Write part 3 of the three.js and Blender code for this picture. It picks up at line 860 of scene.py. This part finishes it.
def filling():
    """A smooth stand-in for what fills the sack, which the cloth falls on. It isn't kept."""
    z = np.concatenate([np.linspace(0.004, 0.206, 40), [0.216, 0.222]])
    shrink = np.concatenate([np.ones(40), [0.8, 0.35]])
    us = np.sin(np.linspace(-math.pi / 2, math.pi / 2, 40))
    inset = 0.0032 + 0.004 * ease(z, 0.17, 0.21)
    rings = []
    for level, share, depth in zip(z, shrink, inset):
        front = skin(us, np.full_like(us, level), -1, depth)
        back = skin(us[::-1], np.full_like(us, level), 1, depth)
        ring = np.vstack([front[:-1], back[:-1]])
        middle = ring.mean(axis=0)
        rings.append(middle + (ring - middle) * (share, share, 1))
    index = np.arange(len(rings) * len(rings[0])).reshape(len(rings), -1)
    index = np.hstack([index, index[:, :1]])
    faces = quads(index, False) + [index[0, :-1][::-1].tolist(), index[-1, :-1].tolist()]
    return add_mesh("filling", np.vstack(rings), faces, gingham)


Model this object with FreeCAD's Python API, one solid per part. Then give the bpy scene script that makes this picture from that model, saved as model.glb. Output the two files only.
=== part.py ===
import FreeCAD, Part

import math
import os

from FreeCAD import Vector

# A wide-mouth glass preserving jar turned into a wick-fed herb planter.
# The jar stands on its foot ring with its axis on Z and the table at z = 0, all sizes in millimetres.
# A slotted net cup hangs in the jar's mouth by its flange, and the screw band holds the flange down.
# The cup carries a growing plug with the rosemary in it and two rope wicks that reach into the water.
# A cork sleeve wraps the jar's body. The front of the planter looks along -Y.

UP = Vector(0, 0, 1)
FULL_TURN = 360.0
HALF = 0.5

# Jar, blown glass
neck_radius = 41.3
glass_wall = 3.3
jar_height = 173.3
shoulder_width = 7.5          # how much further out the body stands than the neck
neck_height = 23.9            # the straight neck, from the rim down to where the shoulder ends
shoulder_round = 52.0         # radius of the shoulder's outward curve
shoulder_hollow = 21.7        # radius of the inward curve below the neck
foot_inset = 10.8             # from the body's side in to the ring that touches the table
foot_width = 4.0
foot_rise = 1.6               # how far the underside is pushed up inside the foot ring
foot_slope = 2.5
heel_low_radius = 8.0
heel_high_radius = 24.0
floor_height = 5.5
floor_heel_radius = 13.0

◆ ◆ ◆

**EXERCISE GOAL:** Using the data above, extract exactly the lines from the one that holds "Model this object" to the one that holds "from FreeCAD import Vector", both ends included, and no others.

**EXPECTED OUTPUT:**
Model this object with FreeCAD's Python API, one solid per part. Then give the bpy scene script that makes this picture from that model, saved as model.glb. Output the two files only.
=== part.py ===
import FreeCAD, Part

import math
import os

from FreeCAD import Vector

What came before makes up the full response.